[START]

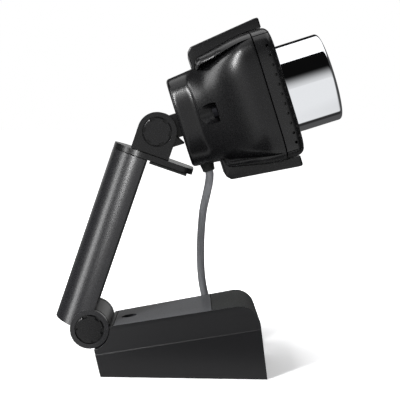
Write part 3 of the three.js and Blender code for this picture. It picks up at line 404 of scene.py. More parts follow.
def turned(profile, segments, height=0.0, closed=True):
    """A profile of (radius, x) points turned round the X axis at a height."""
    shape = bmesh.new()
    rings = []
    for radius, x in profile:
        if radius < 1e-6:
            rings.append([shape.verts.new((x, 0, height))] * segments)
            continue
        rings.append([])
        for i in range(segments):
            angle = TURN * i / segments
            across, up = radius * math.cos(angle), radius * math.sin(angle) + height
            rings[-1].append(shape.verts.new((x, across, up)))
    for one, two in zip(rings, rings[1:] + (rings[:1] if closed else [])):
        bridge(shape, one, two)
    return settle(shape)


def loft(sections):
    """Closed rings of points joined in order, with a flat face at each end."""
    shape = bmesh.new()
    return settle(capped(shape, [[shape.verts.new(p) for p in section] for section in sections]))


def combine(shape, tool, how="DIFFERENCE"):
    """Cuts, joins or intersects a mesh with another, and returns the result."""
    scratch = [link("scratch", to_mesh("scratch", part)) for part in (shape, tool)]
    cut = scratch[0].modifiers.new("cut", "BOOLEAN")
    cut.operation = how
    cut.solver = "EXACT"
    cut.object = scratch[1]
    found = scratch[0].evaluated_get(bpy.context.evaluated_depsgraph_get())
    mesh = bpy.data.meshes.new_from_object(found)
    made = bmesh.new()
    made.from_mesh(mesh)
    bpy.data.meshes.remove(mesh)
    for part in scratch:
        old = part.data
        bpy.data.objects.remove(part)
        bpy.data.meshes.remove(old)
    if not made.faces:
        raise RuntimeError("a cut left nothing")
    return made


def soften(shape, width, angle=32, segments=2):
    """Rounds every edge that turns by more than an angle."""
    limit = math.radians(angle)
    edges = [e for e in shape.edges if len(e.link_faces) == 2 and e.calc_face_angle(0) > limit]
    rounding = {"offset": width, "segments": segments, "profile": 0.5, "affect": "EDGES"}
    bmesh.ops.bevel(shape, geom=edges, clamp_overlap=True, **rounding)
    return shape


def whole(shape):
    """Joins the faces of a mesh that lie in one plane."""
    bmesh.ops.dissolve_limit(shape, angle_limit=math.radians(0.6), verts=shape.verts, edges=shape.edges)
    return shape


def copied(name):
    """A CAD node's own mesh in millimetres of the row, welded and with its flat faces whole."""
    shape = bmesh.new()
    shape.from_mesh(frame["nodes"][name].data)
    shape.transform(Matrix.Scale(1 / MM, 4))
    bmesh.ops.remove_doubles(shape, verts=shape.verts, dist=2e-3)
    return whole(shape)


def piece(name, shape, place, kind, body=None, nodes=(), angle=30):
    """Makes a finished piece from a mesh, shaded smooth up to an angle, on its body."""
    shape.transform(place)
    bmesh.ops.triangulate(shape, faces=[f for f in shape.faces if len(f.verts) > 4])
    mesh = to_mesh(name, shape)
    for polygon in mesh.polygons:
        polygon.use_smooth = True
    mesh.set_sharp_from_angle(angle=math.radians(angle))
    mesh.materials.append(finish_for(kind))
    obj = link(name, mesh)
    if nodes:
        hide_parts(*nodes)
    if body:
        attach(obj, body)
    return obj


def even(obj):
    """Weights a piece's normals by face area, so that long faces stay flat up to their rounded edges."""
    weighted = obj.modifiers.new("even", "WEIGHTED_NORMAL")
    weighted.keep_sharp = True
    found = obj.evaluated_get(bpy.context.evaluated_depsgraph_get())
    mesh = bpy.data.meshes.new_from_object(found)
    old, name = obj.data, obj.data.name
    obj.modifiers.clear()
    obj.data = mesh
    bpy.data.meshes.remove(old)
    mesh.name = name
    return obj


def refined(name, body, node_name, kind, width=0.3):
    """A CAD node's shape with rounded edges."""
    return even(piece(name, soften(copied(node_name), width), ROW, kind, body, [node_name]))


def dress(kind, *names):
    """Gives carried-over CAD nodes a finish."""
    for name in names:
        mesh = frame["nodes"][name].data
        mesh.materials.clear()
        mesh.materials.append(finish_for(kind))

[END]

▶ [Direction] Say how many lines above contain the string "body". Answer with the number only.

▶ [Output of the exercise] 6